Many samples recovered from Expedition 399 and earlier expeditions contain  zones of reaction porosity. This work presents SEM, EMPA and other analysis of sample: U1601C 18R2 75-78 and U1309D-310R1 92-95 from Exp. 399, as well as several other samples analyzed concurrently, used only for example purposes.

Reaction porosity filled with actinolite is present at several levels in the gabbroic hole U1309D, including in areas that were newly deepened by Expedition 399. We highlight sample U1309D-310R1 92-95, collected at a depth of 1495 meters below seafloor (mbsf), which contains porosity partially filled with amphiboles zoned from edenitic hornblende cores to actinolite rims, suggesting dissolution by relatively higher temperature fluids.

Hole U1601C is dominated by serpentinised peridotite; porosity is widespread in gabbroic intrusions with a wide range of fills including chlorite, tremolite, diopside, serpentine, prehnite and saponite. Sample U1601C 18R2 75-78 consists of a 1 cm wide gabbroic vein (domain 1) within serpentinised peridotite (domain 2). Along the boundary with domain 2,  domain 1 contains a  ~5 mm zone of porosity partially filled by secondary diopside and serpentine. Relict porosity up to 200 µm in size is common. Domain 2 also contains porosity filled with diopside and serpentine, as well as zoned rosettes, of various stages of hydrogarnet solid solution, moving from pyrope-rich in the inner core, to more definitively hydro-andradite (identified by Raman spectroscopy (Frezzotti et al. 2012) and EPMA) in the rosette rim. The rosettes here may be replacing pyroxene.

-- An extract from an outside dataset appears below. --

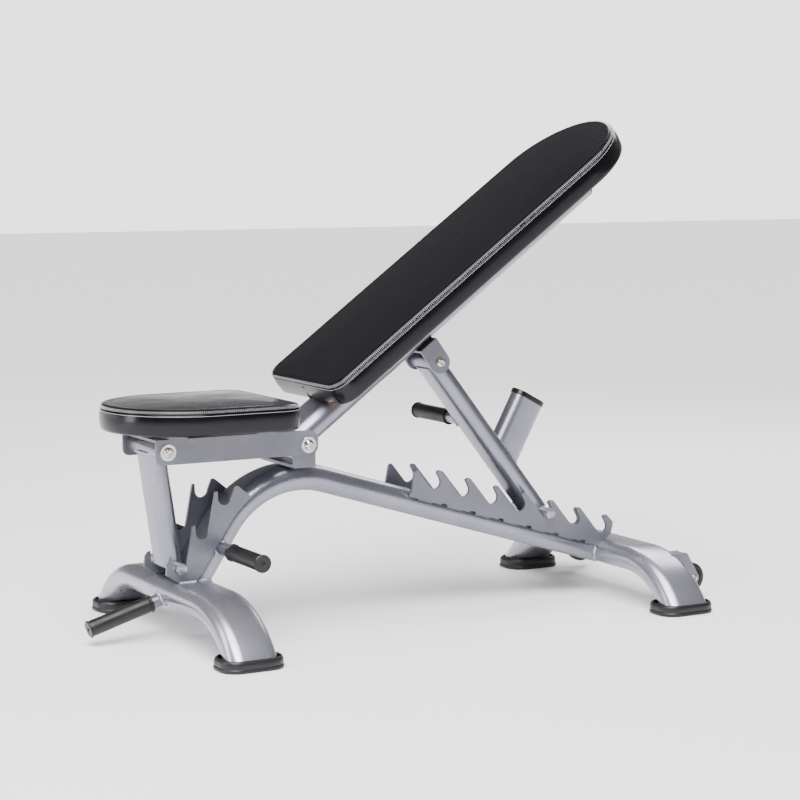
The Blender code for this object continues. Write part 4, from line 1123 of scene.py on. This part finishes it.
    def stitch_rows(self) -> None:
        """Cross stitches above the seam and a running row below it."""
        closed = [place - normal * 0.35 * MM for place, normal in self.outline]
        spots = resample([Vector((p.x, p.y, 0)) for p in closed], self.stitch_pitch, True)
        upper = StitchRow(f"{self.name}_seam_stitches_upper")
        lower = StitchRow(f"{self.name}_seam_stitches_lower")
        for index, spot in enumerate(spots):
            after = spots[(index + 1) % len(spots)]
            before = spots[index - 1]
            run = (after - before).normalized()
            outward = Vector((run.y, -run.x))
            if outward.dot(Vector((spot.x, spot.y)) - self.middle_line(Vector((spot.x, spot.y)))) < 0:
                outward = -outward
            flat = Vector((spot.x, spot.y))
            along = (self.plane.along * run.x + ALONG_Y * run.y).normalized()
            out = self.plane.along * outward.x + ALONG_Y * outward.y
            low = self.lift(flat - outward * 0.2 * MM, self.seam_height + 1.4 * MM)
            high = self.lift(flat - outward * 2.4 * MM, self.seam_height + 6.4 * MM)
            upper.add(low + out * 0.15 * MM, high + out * 0.15 * MM, 0.34 * MM)
            base = self.lift(flat + outward * 0.1 * MM, self.seam_height - 3.4 * MM)
            lower.add(base - along * 1.45 * MM, base + along * 1.45 * MM, 0.42 * MM)
        for row in (upper, lower):
            show(row.build(), THREAD, self.body, slot="vinyl")

    def end_seam(self) -> None:
        """The boxing band's closing seam: two folded ridges and a knot in the square end."""
        outward = math.copysign(1.0, self.square_end - self.nose)
        for index, aside in enumerate((-2.2 * MM, 2.2 * MM)):
            place = Vector((self.square_end - outward * 0.3 * MM, aside))
            heights = (3 * MM, 12 * MM, 24 * MM, self.seam_height - 3 * MM)
            ridge = bead(f"{self.name}_end_seam_{index + 1}", [self.lift(place, height) for height in heights],
                         1.1 * MM, False, seed=40 + index)
            show(ridge, VINYL, self.body, slot="vinyl")
        knot = StitchRow(f"{self.name}_end_seam_knot")
        for step in range(3):
            spot = Vector((self.square_end + outward * 0.5 * MM, 0))
            height = self.seam_height - (3.4 + 0.9 * step) * MM
            middle = self.lift(spot, height)
            knot.add(middle - Vector((0, 3.4 * MM, 0)), middle + Vector((0, 3.4 * MM, 0)), 0.5 * MM)
        show(knot.build(), THREAD, self.body, slot="vinyl")

    def build(self) -> None:
        """The pad and its thread."""
        shell = self.shell()
        show(shell, VINYL, self.body, f"{self.name}_pad", slot="vinyl")
        self.stitch_rows()
        self.end_seam()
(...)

We suggest that gabbroic veins acted as conduits for fluid flow during hydrothermal alteration, probably at temperatures of 300-400 °C, and contributed to the intense serpentinisation of the mantle rocks.  Magnetite is not observed in this sample, but hydrous andradite rich in Fe³⁺ offers another potential H₂ generating reaction.

Work in progress includes XCT analysis of the porosity. Further work will involve characterising the geological sequence of events, and in some cases their subsequent deformation (through sequence mapping), investigating the arguments for dissolution versus fill reactions (through extensive SEM, EMPA and X-Ray Tomography) and characterising the extent of reaction porosity in the Atlantis Massif.

References

Frezzotti, M.L., Tecce, F. and Casagli, A. (2012) ‘Raman spectroscopy for fluid inclusion analysis’, Journal of Geochemical Exploration, 112, pp. 1–20. Available at: https://doi.org/https://doi.org/10.1016/j.gexplo.2011.09.009.#